この年度テーマで大賞を受賞したのは、ひらみゆき農園の「ごろごろ果実の能登ブルーベリー」です。能登で育てられたブルーベリーを、規格外の果実も含めてジャムにしています。「甘さ控えめ」と「砂糖不使用」の2種類があり、カロリーが気になる時や料理に使いたい時など、用途によって使い分けることができる優れものです。
このジャムは農園のオリジナル商品で、全て手作業で製造しています。しかし、2024年1月の能登半島地震によって、一時は農園そのものの存続が危ぶまれてしまったそうです。取引先が代理製造という形で支援をしてくれたことで販売を継続。その後、徐々に能登での生産に戻しています。
「ごろごろ果実の能登ブルーベリー」は、収益を地域の農家へ還元し、産地全体の復興に貢献している点が評価されました。ジャムは農園の公式オンラインショップで購入できます。
海洋プラゴミ対策にもなる!「着られるエコバッグ」
自由テーマは「生活者が『持続可能な社会』づくりに参加できる商品・サービス」です。
自由テーマの「ソーシャルプロダクツ賞」の中からご紹介するのは、ユニファースト株式会社の「着られるエコバッグ」。エコバッグの底にファスナーがあり、開ければビブスやユニフォームとして着用できるという商品です。たしかに、レジ袋はビブスのような形ですよね。
企業のオリジナルグッズやSDGs・ESGに関するアイデア商品の企画、企業のプロモーション支援などを手がける同社。着られるエコバッグを発想したきっかけは、野球の応援ビブス製作を請け負った際、試合終了後に捨てられてしまっている様子を目撃したことだそう。
そこで、持ち帰りたくなる応援グッズの開発が始まりました。試行錯誤の末、海洋プラスチックごみからつくったリサイクル繊維である「REPREVE® Our Ocean」を活用し、「着られるエコバッグ」として完成したのです。
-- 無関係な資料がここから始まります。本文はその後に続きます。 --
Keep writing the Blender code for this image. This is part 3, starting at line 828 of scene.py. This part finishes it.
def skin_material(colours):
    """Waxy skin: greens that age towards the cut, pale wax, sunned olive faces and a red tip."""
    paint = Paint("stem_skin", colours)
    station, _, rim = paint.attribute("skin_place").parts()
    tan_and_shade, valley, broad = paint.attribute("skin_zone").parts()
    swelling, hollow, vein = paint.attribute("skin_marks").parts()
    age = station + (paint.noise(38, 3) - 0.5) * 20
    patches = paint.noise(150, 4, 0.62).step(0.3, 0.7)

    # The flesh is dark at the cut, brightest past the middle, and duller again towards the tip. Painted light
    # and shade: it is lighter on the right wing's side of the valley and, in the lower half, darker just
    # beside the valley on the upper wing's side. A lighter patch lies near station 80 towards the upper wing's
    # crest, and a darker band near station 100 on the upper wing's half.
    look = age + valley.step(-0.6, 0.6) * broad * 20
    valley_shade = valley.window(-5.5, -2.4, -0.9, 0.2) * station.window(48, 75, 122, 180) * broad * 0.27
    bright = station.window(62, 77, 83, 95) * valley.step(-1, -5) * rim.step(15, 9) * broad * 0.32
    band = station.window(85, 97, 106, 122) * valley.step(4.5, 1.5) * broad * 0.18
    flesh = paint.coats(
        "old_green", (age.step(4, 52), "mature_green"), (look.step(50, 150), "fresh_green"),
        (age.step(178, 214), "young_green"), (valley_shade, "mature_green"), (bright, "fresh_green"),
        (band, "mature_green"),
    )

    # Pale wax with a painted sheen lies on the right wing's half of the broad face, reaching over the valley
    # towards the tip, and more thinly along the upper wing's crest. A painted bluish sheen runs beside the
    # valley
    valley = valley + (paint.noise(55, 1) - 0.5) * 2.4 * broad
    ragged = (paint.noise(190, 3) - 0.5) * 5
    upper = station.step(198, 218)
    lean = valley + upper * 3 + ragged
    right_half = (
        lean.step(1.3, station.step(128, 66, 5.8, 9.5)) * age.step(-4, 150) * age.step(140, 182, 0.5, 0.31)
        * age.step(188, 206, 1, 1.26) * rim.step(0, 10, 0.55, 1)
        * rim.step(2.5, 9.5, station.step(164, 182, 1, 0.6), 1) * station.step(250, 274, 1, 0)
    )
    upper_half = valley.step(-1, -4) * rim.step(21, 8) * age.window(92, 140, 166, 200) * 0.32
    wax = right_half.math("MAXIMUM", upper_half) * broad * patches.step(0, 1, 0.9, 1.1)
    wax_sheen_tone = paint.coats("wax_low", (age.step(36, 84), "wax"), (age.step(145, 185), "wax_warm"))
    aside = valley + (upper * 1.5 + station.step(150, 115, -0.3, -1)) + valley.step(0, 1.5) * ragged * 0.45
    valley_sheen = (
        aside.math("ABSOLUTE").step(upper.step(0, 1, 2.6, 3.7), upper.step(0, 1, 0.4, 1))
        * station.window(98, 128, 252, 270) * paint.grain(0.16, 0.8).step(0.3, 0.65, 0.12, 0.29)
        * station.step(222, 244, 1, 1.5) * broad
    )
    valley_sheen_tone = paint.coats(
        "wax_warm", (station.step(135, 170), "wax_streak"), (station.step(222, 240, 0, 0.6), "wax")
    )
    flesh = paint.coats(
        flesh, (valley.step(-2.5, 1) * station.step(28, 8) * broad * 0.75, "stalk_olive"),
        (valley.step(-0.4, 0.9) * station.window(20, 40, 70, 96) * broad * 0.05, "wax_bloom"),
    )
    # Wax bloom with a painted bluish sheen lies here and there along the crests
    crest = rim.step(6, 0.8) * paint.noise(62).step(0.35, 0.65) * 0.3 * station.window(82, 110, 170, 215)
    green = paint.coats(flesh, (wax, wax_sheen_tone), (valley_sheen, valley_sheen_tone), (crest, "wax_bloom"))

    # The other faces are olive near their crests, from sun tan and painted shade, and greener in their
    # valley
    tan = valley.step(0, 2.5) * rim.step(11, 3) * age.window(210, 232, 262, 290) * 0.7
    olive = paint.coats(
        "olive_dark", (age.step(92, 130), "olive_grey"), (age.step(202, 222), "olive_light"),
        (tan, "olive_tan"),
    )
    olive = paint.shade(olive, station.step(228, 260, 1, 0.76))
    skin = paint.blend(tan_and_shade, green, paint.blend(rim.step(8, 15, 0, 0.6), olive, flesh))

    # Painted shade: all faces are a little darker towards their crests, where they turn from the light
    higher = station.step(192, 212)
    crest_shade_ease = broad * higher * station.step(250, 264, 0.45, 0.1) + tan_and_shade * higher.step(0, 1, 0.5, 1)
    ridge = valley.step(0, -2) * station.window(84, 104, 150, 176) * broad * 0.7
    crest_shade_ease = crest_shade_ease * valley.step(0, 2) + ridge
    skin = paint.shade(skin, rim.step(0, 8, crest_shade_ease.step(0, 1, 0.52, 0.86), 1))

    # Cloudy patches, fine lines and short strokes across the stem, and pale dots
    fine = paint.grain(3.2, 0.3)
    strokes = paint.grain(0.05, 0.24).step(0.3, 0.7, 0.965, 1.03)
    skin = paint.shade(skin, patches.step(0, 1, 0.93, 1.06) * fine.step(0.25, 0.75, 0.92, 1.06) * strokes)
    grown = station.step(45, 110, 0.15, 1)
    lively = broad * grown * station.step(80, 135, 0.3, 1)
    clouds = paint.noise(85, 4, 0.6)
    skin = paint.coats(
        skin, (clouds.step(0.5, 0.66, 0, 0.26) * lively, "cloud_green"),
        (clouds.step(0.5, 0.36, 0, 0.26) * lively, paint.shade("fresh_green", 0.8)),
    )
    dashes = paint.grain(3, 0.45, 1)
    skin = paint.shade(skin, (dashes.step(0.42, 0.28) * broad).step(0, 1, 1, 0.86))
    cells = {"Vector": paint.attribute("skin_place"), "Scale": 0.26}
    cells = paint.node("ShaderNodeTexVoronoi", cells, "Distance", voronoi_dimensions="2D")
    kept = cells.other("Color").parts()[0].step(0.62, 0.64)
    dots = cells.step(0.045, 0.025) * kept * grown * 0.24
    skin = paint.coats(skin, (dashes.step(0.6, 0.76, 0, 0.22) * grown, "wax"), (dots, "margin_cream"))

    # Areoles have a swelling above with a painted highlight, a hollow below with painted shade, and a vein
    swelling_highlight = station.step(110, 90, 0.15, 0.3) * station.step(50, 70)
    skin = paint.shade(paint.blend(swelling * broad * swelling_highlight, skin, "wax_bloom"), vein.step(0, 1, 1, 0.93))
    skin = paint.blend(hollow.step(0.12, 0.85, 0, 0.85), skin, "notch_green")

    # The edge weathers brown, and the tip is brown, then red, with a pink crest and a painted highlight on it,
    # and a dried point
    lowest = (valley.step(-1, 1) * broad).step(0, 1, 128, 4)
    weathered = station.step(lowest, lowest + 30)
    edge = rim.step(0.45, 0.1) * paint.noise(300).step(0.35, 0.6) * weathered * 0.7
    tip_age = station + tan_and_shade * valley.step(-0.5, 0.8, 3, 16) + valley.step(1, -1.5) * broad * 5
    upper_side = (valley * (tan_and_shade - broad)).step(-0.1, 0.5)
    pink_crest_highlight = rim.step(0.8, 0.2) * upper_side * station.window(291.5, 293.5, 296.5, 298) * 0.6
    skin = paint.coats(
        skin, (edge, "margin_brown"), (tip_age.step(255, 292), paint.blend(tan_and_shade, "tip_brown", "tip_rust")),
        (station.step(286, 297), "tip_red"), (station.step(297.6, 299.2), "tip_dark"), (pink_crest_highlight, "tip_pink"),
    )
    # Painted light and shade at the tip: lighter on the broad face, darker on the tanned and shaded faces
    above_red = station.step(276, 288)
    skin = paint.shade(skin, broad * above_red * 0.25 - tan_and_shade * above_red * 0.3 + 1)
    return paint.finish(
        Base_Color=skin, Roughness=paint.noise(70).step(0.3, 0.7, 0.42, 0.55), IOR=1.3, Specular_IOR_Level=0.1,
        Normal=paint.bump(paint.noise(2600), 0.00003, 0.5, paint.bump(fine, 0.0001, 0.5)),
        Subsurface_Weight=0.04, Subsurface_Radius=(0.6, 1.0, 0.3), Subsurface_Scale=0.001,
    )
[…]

ユニークなアプローチで、社会課題の解決を生活者の利便性に転換した点が評価されました。こちらは一般販売はされていませんが、企業のプロモーションなどで手に入れたら、ぜひ活用してみてください。
1つで3通りのお役立ち!「スマホリング+キャップオープナー」
日本クロージャー株式会社が開発した「スマホリング+キャップオープナー」も、自由テーマの「ソーシャルプロダクツ賞」を受賞しました。
一見すると普通のスマホリングに見えますが、指を入れる部分がペットボトルのキャップにフィットする仕様になっています。
ペットボトルのキャップは普通に開けられるという方も多いかもしれませんが、熱が出た時や手を痛めた時など、開けられなくて困るという場面も多々考えられるもの。すでに便利グッズとしてキャップオープナーも販売されていますが、日ごろ使わないためにしまい込んでしまって、必要な時に手元にないということも起こりがちです。ですが、スマホにくっついていれば、常にキャップオーナーも持ち歩けます。
また、この「スマホリング+キャップオープナー」は、好みの角度でホールドできるので、ペットボトルに差し込んでスマホスタンドとすることも可能。1つで3通りの活用ができるお役立ちアイテムである点や、日本難病・疾病団体協議会(JPA)の公式オンラインショップで購入できることで、購入が直接社会貢献につながる仕組みとなっている点が評価され、受賞となりました。
さまざまな社会課題へアプローチするソーシャルプロダクツ
1つの製品で複数の社会課題にアプローチし、社会や生活を変えるきっかけとなるソーシャルプロダクツ。今回の「ソーシャルプロダクツ賞」受賞商品を見ていると、アイデア次第でさまざまな商品のあり方や活用の仕方があることを実感しました。こうした社会や環境、地域社会にやさしい商品が広がることで、私たちの暮らしが少しずつより良いものへと変わっていくのかもしれません。